Work to be completed: Quote verbatim the span of lines that begins the listing below and closes with the line containing "body, slot, stands)".
--- start of Recorded data ---
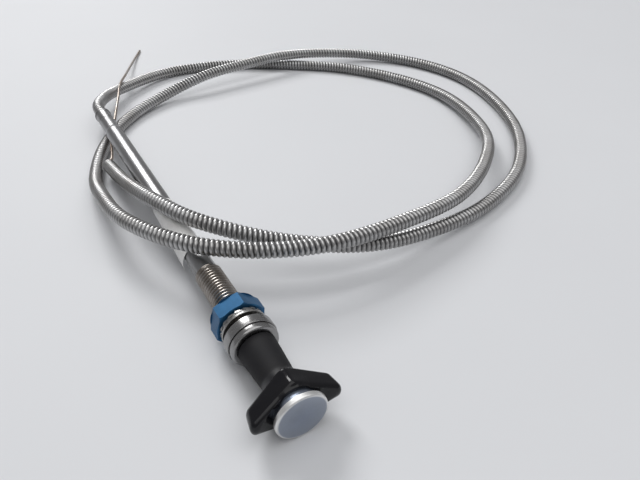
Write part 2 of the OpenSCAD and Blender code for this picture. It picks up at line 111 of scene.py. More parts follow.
def tidyMesh(mesh, sharp, joined=1e-7):
    # joins points that coincide, turns the faces outwards and keeps crisp edges crisp
    bm = bmesh.new()
    bm.from_mesh(mesh)
    bmesh.ops.remove_doubles(bm, verts=bm.verts, dist=joined)
    bmesh.ops.recalc_face_normals(bm, faces=bm.faces)
    limit = math.radians(sharp)
    for face in bm.faces:
        face.smooth = True
    for edge in bm.edges:
        edge.smooth = edge.calc_face_angle(0) < limit
    bm.to_mesh(mesh)
    bm.free()


def meshObject(name, points, faces, sharp=crisp, marks=None):
    # points are in metres
    mesh = bpy.data.meshes.new(name)
    mesh.from_pydata([tuple(p) for p in points], [], faces)
    if marks is not None:
        addMarks(mesh, marks)
    tidyMesh(mesh, sharp)
    return newObject(name, mesh)


def dressPiece(obj, body, slot, stands=()):
    # stands are the CAD nodes that the piece is shown in place of
    obj.data.materials.clear()
    obj.data.materials.append(finishes[slot])
    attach(obj, body)
    if stands:
        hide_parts(*stands)
    return obj


def addPiece(name, points, faces, body, slot, stands=(), sharp=crisp, marks=None):
    return dressPiece(meshObject(name, points, faces, sharp, marks), body, slot, stands)


def gridFaces(rows, columns, closeRows=False, closeColumns=True):
    faces = []
    for i in range(rows if closeRows else rows - 1):
        for k in range(columns if closeColumns else columns - 1):
            a, b = i * columns, (i + 1) % rows * columns
            n = (k + 1) % columns
            faces.append((a + k, b + k, b + n, a + n))
    return faces


def rodFaces(rows, columns, first=0):
    # the faces of a rod with closed ends, whose points are numbered from first
    faces = gridFaces(rows, columns)
    for start in (0, (rows - 1) * columns):
        faces.append(tuple(range(start, start + columns)))
    return [tuple(first + n for n in face) for face in faces]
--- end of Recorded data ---
Reply to the task:
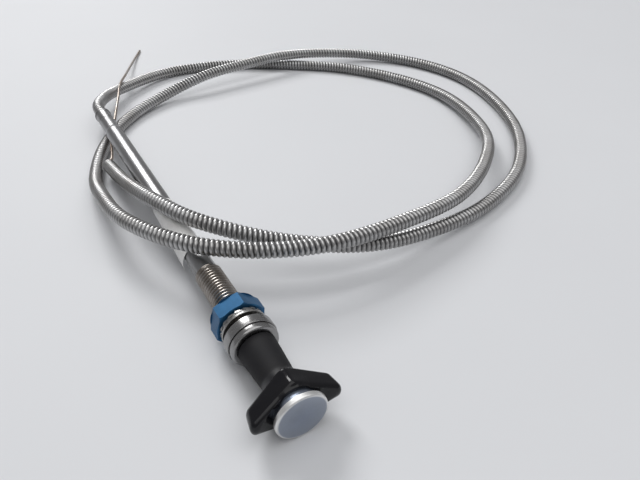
Write part 2 of the OpenSCAD and Blender code for this picture. It picks up at line 111 of scene.py. More parts follow.
def tidyMesh(mesh, sharp, joined=1e-7):
    # joins points that coincide, turns the faces outwards and keeps crisp edges crisp
    bm = bmesh.new()
    bm.from_mesh(mesh)
    bmesh.ops.remove_doubles(bm, verts=bm.verts, dist=joined)
    bmesh.ops.recalc_face_normals(bm, faces=bm.faces)
    limit = math.radians(sharp)
    for face in bm.faces:
        face.smooth = True
    for edge in bm.edges:
        edge.smooth = edge.calc_face_angle(0) < limit
    bm.to_mesh(mesh)
    bm.free()


def meshObject(name, points, faces, sharp=crisp, marks=None):
    # points are in metres
    mesh = bpy.data.meshes.new(name)
    mesh.from_pydata([tuple(p) for p in points], [], faces)
    if marks is not None:
        addMarks(mesh, marks)
    tidyMesh(mesh, sharp)
    return newObject(name, mesh)


def dressPiece(obj, body, slot, stands=()):
    # stands are the CAD nodes that the piece is shown in place of
    obj.data.materials.clear()
    obj.data.materials.append(finishes[slot])
    attach(obj, body)
    if stands:
        hide_parts(*stands)
    return obj


def addPiece(name, points, faces, body, slot, stands=(), sharp=crisp, marks=None):
    return dressPiece(meshObject(name, points, faces, sharp, marks), body, slot, stands)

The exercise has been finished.